With a longstanding belief among right-wing culture warriors that academia is dominated by the ‘liberal left’, in what seems to be a concerted effort to amplify conservative academics and rewrite history in a pro-conservative direction, Grimes has once again played host to a right-wing university contrarian.

Following on from his controversial ‘interview’ with historian David Starkey, Grimes released a new video today with historian Andrew Roberts, Visiting Professor at the Department of War Studies, King’s College London.

Interviewed in 2006 by the Financial Times, Roberts claimed to always have been “extremely right-wing” – and the record doesn’t contradict this assertion.

In 2009, journalist Johann Hari pointed out that Roberts had in 2001 spoken at a dinner of the Springbok Club – a pro-apartheid association of expat South Africans. Roberts – who has a first class BA honours degree in Modern History from Gonville and Caius College, Cambridge – says he didn’t realise the club was a racist organisation and didn’t recall anyone saying anything racist.

The chairman of the Springbok Club is Alan Harvey – a former activist for the far-right group, the National Front. Thomas Mair, the far-right terrorist who murdered Labour MP Jo Cox in 2016, subscribed to a print magazine published by the club called SA Patriot. The organisation has the apartheid-era South African flag as an emblem.

Today’s interview with Roberts was again hosted by Reasoned UK – a new, mysteriously-funded platform fronted by Grimes. The subject of the piece is the supposed attempts by Black Lives Matters activists to “cancel” Winston Churchill.

During the interview, Roberts admits that Churchill believed in a hierarchy of the races, “with the whites on top”, but claims this doesn’t mean that he was a racist. Roberts points out that Churchill wanted to give black South Africans the same rights as white South Africans. “He was doing things that no racist would ever do,” he says.

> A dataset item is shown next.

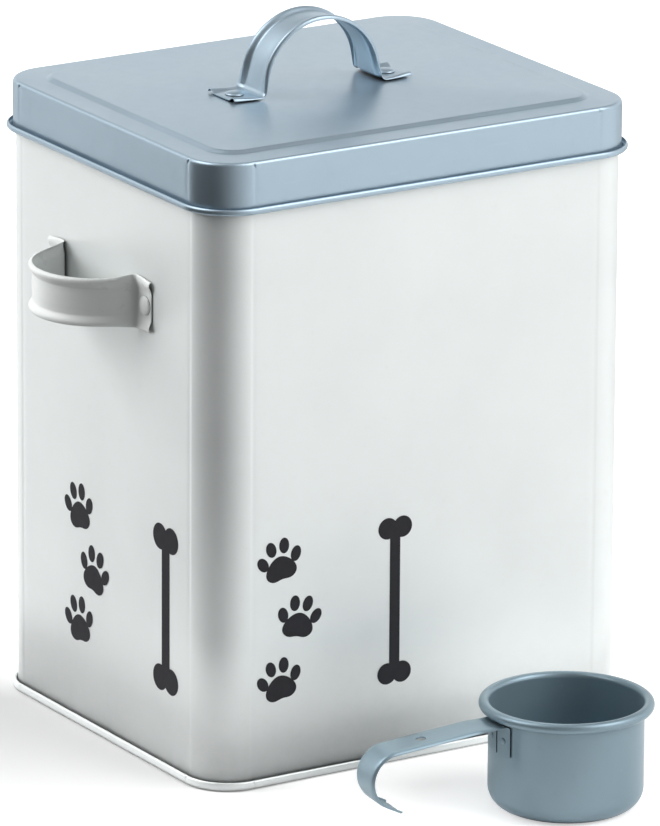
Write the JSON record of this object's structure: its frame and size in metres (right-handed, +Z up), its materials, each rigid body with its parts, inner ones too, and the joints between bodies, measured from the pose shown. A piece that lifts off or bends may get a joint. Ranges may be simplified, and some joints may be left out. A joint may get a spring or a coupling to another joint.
{
  "type": "pet food bin",
  "caption": "Rectangular sheet-metal food bin with a lift-off lid, riveted strap handles and a separate hook-handled scoop.",
  "frame": {"origin": "on the floor, at the middle of the bin's base", "axes": "+Z up; -Y out of the wide front wall; +X along the front wall to the bin's right-hand side as seen from the front"},
  "size_m": [0.3124, 0.3475, 0.354],
  "materials": {
    "bin_paint": "satin off-white powder coat",
    "handle_paint": "satin off-white powder coat, a little greyer than the wall",
    "lid_paint": "satin blue-grey paint with a slight metallic sheen",
    "scoop_paint": "satin blue-grey paint, darker than the lid"
  },
  "bodies": {
    "bin": {"body_shell": "bin_paint", "base_pan": "bin_paint", "side_handle_left": "handle_paint", "side_handle_left_rivet_front": "handle_paint", "side_handle_left_rivet_rear": "handle_paint", "side_handle_right": "handle_paint", "side_handle_right_rivet_front": "handle_paint", "side_handle_right_rivet_rear": "handle_paint"},
    "lid": {"lid_pan": "lid_paint", "lid_handle": "lid_paint", "lid_handle_rivet_left": "lid_paint", "lid_handle_rivet_right": "lid_paint"},
    "scoop": {"scoop_cup": "scoop_paint", "scoop_handle": "scoop_paint", "scoop_rivet_left": "scoop_paint", "scoop_rivet_right": "scoop_paint"}
  },
  "joints": [
    {"name": "lid_lift", "type": "slide", "parent": "bin", "child": "lid", "axis": [0, 0, 1], "range_m": [0, 0.2]},
    {"name": "scoop_lift", "type": "slide", "parent": "bin", "child": "scoop", "axis": [0, 0, 1], "range_m": [0, 0.2]}
  ]
}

These claims attempt to rebuff a swelling consensus of historical thought that argues Churchill’s status as ‘the greatest Briton’ should be qualified with an understanding that he believed in superior and inferior races.

However, Grimes’ efforts to challenge left-wing academic thought haven’t exactly been a roaring success so far.

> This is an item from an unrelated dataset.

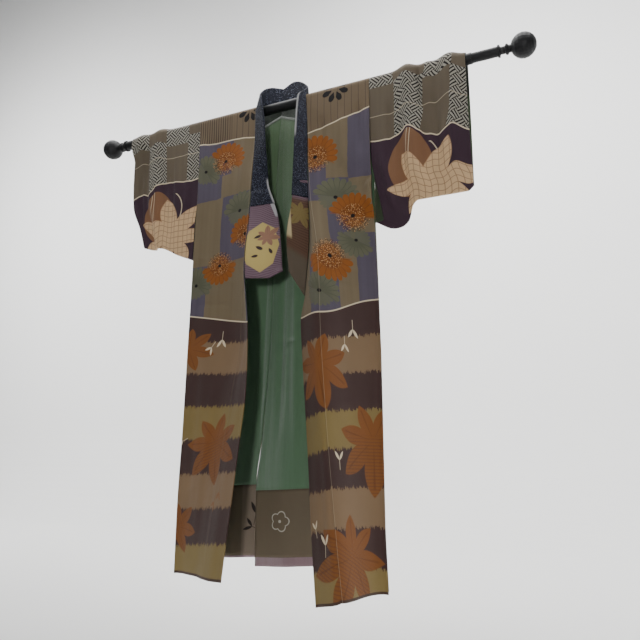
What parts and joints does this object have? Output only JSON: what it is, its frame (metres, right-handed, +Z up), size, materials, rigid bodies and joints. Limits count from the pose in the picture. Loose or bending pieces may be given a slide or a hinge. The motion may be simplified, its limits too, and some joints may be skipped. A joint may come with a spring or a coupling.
{
  "type": "kimono on a hanging rod",
  "caption": "Patterned cloth kimono with wide sleeves and a dark over-collar, hanging open on a telescopic rod with ball finials.",
  "frame": {"origin": "on the rod's axis at the middle of the rod, where the rod is held", "axes": "+X along the rod to the right as seen from the front, -Y towards the garment's front, +Z up"},
  "size_m": [1.551, 0.2624, 1.5977],
  "materials": {
    "printed_cloth": "printed silk crepe, matt",
    "lining": "green silk lining with a soft sheen",
    "facing": "brown crepe facing, matt",
    "collar_cloth": "printed silk crepe, matt",
    "over_collar_cloth": "dark navy cloth with fine pale specks",
    "black_metal": "satin black enamel"
  },
  "bodies": {
    "root": {"body_left": "printed_cloth", "body_right": "printed_cloth", "overlap_left": "printed_cloth", "overlap_right": "printed_cloth", "sleeve_left": "printed_cloth", "sleeve_right": "printed_cloth", "lining_left": "lining", "lining_right": "lining", "hem_facing_left": "facing", "hem_facing_right": "facing", "collar": "collar_cloth", "over_collar": "over_collar_cloth", "rod_outer_tube": "black_metal", "rod_inner_tube": "black_metal", "finial_left": "black_metal", "finial_right": "black_metal"}
  },
  "joints": []
}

Last week, the former Vote Leave operative whipped up a Twitter storm after he allowed David Starkey to say – unchallenged – that slavery was not genocide as “so many damn blacks” had survived.

Starkey has either resigned or has been removed from a number of academic positions as a result of his comments and has apologised “unreservedly” for the offence his “deplorably inflammatory” words had caused, saying he had spoken “with awful clumsiness”. For his part, Grimes admitted that he should have challenged Starkey on the point.

On Britain’s colonial legacy, Roberts has also shared some controversial opinions. The London-born academic once claimed that author Caroline Elkins had committed “blood libels against Britain” for claiming that colonial forces had carried out the systematic torture and starvation of detainees in the Mau Mau detention camps of Kenya in the 1950s.

After Roberts made his comments, the Foreign Office opened up historical files on the camps, largely confirming Elkins’ account.

History is not a series of facts but now a tangled web of opinions and interpretations. And right-wing culture warriors seem determined for their interpretations to win out.

Roberts has been approached for comment.